Raymond Blanc was born in a tiny rural village near Besançon, eastern France. His two greatest inspirations were the terroir of the Franche-Comté region and his mother, the formidable Maman Blanc. He and his wife Jenny opened their first restaurant, Les Quat’Saisons, in Oxford in 1977. An overnight success, it won Egon Ronay Restaurant of the Year. Le Manoir aux Quat’Saisons hotel opened in 1984, combining breathtaking surroundings with gastronomic excellence. Raymond aimed to create a place where guests could relax and savour the surroundings. Working with some of the best interior designers in the UK, he transformed the rooms into stylish and unique palaces. Rachel and I were lucky enough to call one of these palaces our home for one night when we got the opportunity to not only stay there but eat in the astonishing 2 Michelin starred restaurant.
The start of our day was less than glamorous, I was suffering from what I thought was a cold, we were late to the railway station, I had lost my ticket and it was raining. Despite all this, by some miracle, we made the train and were on our way. The excitement of staying at Le Manoir aux Quat’Saisons was overwhelming, neither of us could sit still, willing the train to go faster so we could get to our haven for the night at Great Milton Manor. Jumping into a cab we quickly found ourselves on our final leg of the journey, pulling in to the charming driveway of Le Manoir aux Quat’Saisons and through the brick archway. We looked at each other and smiled. Being that we are both from Kent and the countryside, pulling up to such a building felt like returning home, cozy and welcoming.
We entered the lobby area and checked in, then were shown in to the lounge area while our room and bags were taken care of and served a lovely pot of green tea and a slice of famous Le Manoir lemon drizzle cake, YUM! We were then shown to our room, and what a room, more of our own personal cottage with our own private gate to a small patio with garden and large glass doors to our home for the night. Our room was called L’Orangerie and it was beautiful; light, airy, spacious and decorated in sweet tones of peach. The front doors opened up on to a lounge with study area and fireplace, through another double set of glass doors was the bedroom. An impressive four-poster bed equipped with roll down TV was the centerpiece of the room with substantial built in wardrobes on either side and, at the end of the bed, a bench with even more storage. Off the bedroom was a large bathroom furnished with roll top bath, wet room shower, his and hers sinks and separate W/C, all under-lit with the most soothing lighting which made the components of the bathroom look like they were floating, very romantic indeed.

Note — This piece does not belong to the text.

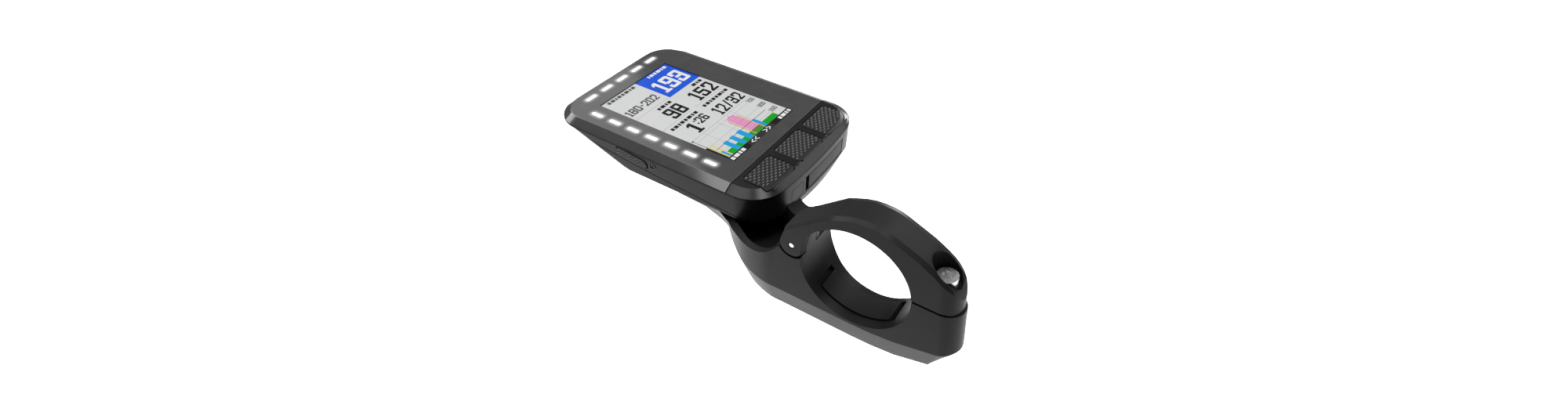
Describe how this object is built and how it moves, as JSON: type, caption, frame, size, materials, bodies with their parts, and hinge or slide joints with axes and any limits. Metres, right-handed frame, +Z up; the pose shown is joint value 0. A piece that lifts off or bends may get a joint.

After unpacking, we headed back to reception and decided to try something neither Rachel and I had ever done before. It was daring and scary but if we were going to do it, now was the time: tandem cycling. We boarded the bike in less than gracious fashion trying to keep balance and, while each one of us got to grips with such an alien feeling, the reception staff watched on chuckling at our clear lack of coordination. After a few photo opportunities to document our stupidity, we headed off, up the hill and to the local village. We must have made it about five minutes down the road when we both agreed we had made a terrible mistake and, turning the bike around at the church, we made a small pitstop to walk round the quaint graveyard (mostly to steady our nerves for the downhill descent back to the hotel). Arriving back at Le Manoir aux Quat’Saisons, shaking and out of breath, we quickly dismounted and handed back the bike. Having tried it, I can safety say never again!
We then went for a wander around the grounds, taking in the Japanese Garden and Herb Garden, which is used in the dishes served at the restaurant. After these exploits, we had definitely worked up a hunger so headed back to the room to beautify ourselves for dinner.
After an aperitif in the bar, we were shown to our table in the conservatory of Les Quat’Saisons where we were wowed by the kitchen’s fresh innovative cooking. After dinner, we retired to our room for a glass of Muscat wine on our terrace and, staring at the stars above in the cold crisp night and wrapped in our snug bathrobes, a feeling of satisfaction washed over us. Finally retiring to our snug four-poster bed, we drifted off dreaming of rolling countryside and magical night skies. Raymond Blanc has definitely achieved what he set out to with Le Manoir aux Quat’Saisons; it is charming, friendly and, like a family home, feels warm and inviting. Of course, Le Manoir aux Quat’Saisons offers the 5 star experience of any Orient-Express Hotel but it offers something beyond that, it is not just a hotel but a home. A home where Raymond Blanc opens his doors and welcomes you in like a member of his family, and, like leaving home, it is inevitably hard to say goodbye.